How did Intel's compiler beat gcc on Benchmarks? Intel's compiler developers explain IA-32 optimizations they use.
The increasing acceptance of Linux among developers and researchers has yet to be matched by a similar increase in the number of available development tools. The recently released Intel C++ and Fortran compilers for Linux aim to bridge this gap by providing application developers with highly optimizable compilers for the Intel IA-32 and Itanium processor families. These compilers provide strict ANSI support, as well as optional support for some popular extensions. This article focuses on the optimizations and features of the compiler for the Intel IA-32 processors. Throughout the rest of this article, we refer to the Intel C++ and Fortran compilers for Linux on IA-32 collectively as “the Intel compiler”.
The Intel compiler optimizes a program at all levels, from high-level loop and interprocedural optimizations to standard compiler data flow optimizations, in addition to efficient low-level optimizations, such as instruction scheduling, basic block layout and register allocation. In this article, we mainly focus on compiler optimizations unique to the Intel compiler. For completeness, however, we also include a brief overview of some of the more traditional optimizations supported by the Intel compiler.

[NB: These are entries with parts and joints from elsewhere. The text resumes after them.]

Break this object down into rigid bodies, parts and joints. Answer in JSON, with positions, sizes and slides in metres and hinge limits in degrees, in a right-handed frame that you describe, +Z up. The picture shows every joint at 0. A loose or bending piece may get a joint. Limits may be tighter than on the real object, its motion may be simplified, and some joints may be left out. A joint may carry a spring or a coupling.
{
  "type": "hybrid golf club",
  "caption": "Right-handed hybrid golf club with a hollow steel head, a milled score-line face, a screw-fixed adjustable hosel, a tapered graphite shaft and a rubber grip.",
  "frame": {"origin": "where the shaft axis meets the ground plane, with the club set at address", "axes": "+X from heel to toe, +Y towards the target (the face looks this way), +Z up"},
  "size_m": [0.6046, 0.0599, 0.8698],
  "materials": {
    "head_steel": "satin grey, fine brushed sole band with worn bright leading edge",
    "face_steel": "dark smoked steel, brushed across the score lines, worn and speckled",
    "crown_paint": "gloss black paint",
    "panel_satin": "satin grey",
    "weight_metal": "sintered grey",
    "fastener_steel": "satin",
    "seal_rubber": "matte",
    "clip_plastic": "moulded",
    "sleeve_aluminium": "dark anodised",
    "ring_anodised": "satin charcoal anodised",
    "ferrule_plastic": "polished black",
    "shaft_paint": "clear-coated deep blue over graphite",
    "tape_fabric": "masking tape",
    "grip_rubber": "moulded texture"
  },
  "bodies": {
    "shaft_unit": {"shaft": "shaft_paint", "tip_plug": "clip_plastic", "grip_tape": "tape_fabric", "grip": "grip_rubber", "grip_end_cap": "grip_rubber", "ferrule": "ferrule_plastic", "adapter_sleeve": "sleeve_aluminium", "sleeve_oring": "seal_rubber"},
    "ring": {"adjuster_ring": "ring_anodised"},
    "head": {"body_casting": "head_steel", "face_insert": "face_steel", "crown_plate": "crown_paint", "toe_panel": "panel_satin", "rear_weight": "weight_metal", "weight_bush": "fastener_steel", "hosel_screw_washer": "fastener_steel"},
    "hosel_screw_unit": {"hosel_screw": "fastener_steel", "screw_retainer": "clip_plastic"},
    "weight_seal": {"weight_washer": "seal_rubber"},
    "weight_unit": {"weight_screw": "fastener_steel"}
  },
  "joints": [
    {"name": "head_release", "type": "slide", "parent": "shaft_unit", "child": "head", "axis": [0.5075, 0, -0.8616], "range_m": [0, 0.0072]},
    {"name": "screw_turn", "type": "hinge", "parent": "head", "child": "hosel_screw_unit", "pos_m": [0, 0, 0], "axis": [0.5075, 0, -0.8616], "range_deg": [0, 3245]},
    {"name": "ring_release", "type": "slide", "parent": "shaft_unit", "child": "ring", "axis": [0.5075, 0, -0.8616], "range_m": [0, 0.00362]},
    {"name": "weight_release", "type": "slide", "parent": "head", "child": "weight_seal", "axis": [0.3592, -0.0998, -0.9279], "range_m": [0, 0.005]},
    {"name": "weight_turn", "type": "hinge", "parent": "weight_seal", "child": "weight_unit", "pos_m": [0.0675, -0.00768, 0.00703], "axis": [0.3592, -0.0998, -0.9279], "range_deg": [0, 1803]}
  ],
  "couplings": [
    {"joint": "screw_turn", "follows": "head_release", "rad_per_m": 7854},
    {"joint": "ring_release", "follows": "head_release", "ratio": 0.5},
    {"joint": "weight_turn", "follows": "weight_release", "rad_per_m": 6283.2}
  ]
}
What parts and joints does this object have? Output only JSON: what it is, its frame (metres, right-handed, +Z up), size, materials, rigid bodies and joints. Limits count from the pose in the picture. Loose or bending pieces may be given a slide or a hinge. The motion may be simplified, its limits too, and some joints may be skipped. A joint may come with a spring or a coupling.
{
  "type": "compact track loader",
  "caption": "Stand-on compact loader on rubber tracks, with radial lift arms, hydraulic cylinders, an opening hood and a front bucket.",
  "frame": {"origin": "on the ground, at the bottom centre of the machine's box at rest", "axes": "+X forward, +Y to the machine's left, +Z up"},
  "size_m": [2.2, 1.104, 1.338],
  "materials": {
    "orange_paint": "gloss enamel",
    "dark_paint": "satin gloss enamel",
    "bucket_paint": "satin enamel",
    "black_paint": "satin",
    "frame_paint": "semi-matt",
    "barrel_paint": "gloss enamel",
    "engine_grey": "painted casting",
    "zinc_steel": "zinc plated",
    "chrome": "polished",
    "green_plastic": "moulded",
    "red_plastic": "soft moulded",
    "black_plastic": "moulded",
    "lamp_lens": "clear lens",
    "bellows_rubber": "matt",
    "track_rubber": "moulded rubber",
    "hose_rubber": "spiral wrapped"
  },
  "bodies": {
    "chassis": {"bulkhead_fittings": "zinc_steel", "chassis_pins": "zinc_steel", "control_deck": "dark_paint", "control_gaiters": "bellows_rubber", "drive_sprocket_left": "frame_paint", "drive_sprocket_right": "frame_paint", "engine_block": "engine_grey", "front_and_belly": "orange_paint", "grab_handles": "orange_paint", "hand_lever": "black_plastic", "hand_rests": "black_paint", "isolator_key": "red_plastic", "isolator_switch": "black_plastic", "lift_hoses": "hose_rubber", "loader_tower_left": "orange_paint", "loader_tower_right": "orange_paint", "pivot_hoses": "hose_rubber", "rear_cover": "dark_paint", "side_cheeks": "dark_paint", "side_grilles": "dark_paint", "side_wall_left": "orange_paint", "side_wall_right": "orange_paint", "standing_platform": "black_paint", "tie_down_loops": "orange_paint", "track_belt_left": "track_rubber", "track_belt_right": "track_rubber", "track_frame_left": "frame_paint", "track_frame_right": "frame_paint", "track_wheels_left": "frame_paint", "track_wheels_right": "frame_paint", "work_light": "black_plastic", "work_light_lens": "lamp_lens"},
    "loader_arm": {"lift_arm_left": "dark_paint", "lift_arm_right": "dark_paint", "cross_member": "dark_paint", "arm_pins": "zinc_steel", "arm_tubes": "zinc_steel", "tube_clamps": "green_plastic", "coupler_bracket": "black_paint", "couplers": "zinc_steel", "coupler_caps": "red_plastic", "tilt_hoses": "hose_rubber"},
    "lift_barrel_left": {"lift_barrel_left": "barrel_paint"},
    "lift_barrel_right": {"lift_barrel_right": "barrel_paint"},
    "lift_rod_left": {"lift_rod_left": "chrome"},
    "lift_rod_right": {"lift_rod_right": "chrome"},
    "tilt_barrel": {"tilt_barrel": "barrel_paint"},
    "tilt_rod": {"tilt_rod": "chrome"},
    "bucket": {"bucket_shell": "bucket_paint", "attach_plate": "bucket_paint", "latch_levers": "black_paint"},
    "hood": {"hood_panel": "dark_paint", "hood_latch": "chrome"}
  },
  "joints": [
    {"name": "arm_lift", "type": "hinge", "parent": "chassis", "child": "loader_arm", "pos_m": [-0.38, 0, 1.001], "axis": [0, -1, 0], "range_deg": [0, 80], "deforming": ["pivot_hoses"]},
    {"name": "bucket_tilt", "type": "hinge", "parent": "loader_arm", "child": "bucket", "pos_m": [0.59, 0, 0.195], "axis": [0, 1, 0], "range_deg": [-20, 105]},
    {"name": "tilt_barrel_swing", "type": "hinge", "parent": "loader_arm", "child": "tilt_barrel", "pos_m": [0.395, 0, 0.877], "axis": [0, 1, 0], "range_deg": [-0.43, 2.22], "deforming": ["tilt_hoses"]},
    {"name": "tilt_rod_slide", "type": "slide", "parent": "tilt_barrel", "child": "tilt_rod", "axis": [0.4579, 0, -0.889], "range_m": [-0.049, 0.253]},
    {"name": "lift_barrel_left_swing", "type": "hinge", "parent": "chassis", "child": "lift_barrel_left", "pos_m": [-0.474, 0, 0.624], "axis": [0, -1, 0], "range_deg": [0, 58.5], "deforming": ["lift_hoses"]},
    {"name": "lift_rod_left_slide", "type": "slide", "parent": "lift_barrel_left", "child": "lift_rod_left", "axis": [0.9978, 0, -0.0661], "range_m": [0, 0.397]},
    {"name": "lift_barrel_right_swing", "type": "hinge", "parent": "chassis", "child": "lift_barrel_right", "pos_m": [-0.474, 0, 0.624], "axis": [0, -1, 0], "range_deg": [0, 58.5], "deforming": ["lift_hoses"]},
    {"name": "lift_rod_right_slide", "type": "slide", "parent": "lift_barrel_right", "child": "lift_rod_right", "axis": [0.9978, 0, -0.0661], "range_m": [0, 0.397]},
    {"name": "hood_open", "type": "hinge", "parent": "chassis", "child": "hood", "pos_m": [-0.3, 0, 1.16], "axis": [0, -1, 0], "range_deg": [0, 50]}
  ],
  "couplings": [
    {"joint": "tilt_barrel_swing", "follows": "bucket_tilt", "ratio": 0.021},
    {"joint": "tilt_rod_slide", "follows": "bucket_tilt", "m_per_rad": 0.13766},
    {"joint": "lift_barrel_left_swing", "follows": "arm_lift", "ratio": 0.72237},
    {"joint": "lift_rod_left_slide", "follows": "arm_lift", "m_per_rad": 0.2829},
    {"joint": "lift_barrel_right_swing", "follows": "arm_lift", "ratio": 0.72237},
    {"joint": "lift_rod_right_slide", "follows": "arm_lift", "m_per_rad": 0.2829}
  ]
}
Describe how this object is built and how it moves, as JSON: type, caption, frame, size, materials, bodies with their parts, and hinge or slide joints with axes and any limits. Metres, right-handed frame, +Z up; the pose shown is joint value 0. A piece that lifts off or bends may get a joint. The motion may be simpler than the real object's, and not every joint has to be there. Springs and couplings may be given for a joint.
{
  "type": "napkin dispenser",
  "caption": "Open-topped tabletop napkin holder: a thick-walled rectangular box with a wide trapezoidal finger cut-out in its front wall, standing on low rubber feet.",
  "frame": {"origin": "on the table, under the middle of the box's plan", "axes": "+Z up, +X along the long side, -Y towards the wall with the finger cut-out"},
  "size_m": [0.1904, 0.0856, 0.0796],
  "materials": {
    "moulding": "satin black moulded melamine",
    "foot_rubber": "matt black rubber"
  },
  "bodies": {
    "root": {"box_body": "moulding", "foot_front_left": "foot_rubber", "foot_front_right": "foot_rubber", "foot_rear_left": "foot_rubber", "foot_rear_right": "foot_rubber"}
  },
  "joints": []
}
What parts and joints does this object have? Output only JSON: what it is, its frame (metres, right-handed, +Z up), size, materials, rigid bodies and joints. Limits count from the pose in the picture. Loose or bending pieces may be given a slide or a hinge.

Decreasing the number of instructions that are dynamically executed and replacing instructions with faster equivalents are perhaps the two most obvious ways to improve performance. Many traditional compiler optimizations fall into this category: copy and constant propagation, redundant expression elimination, dead code elimination, peephole optimizations, function inlining, tail recursion elimination and so forth.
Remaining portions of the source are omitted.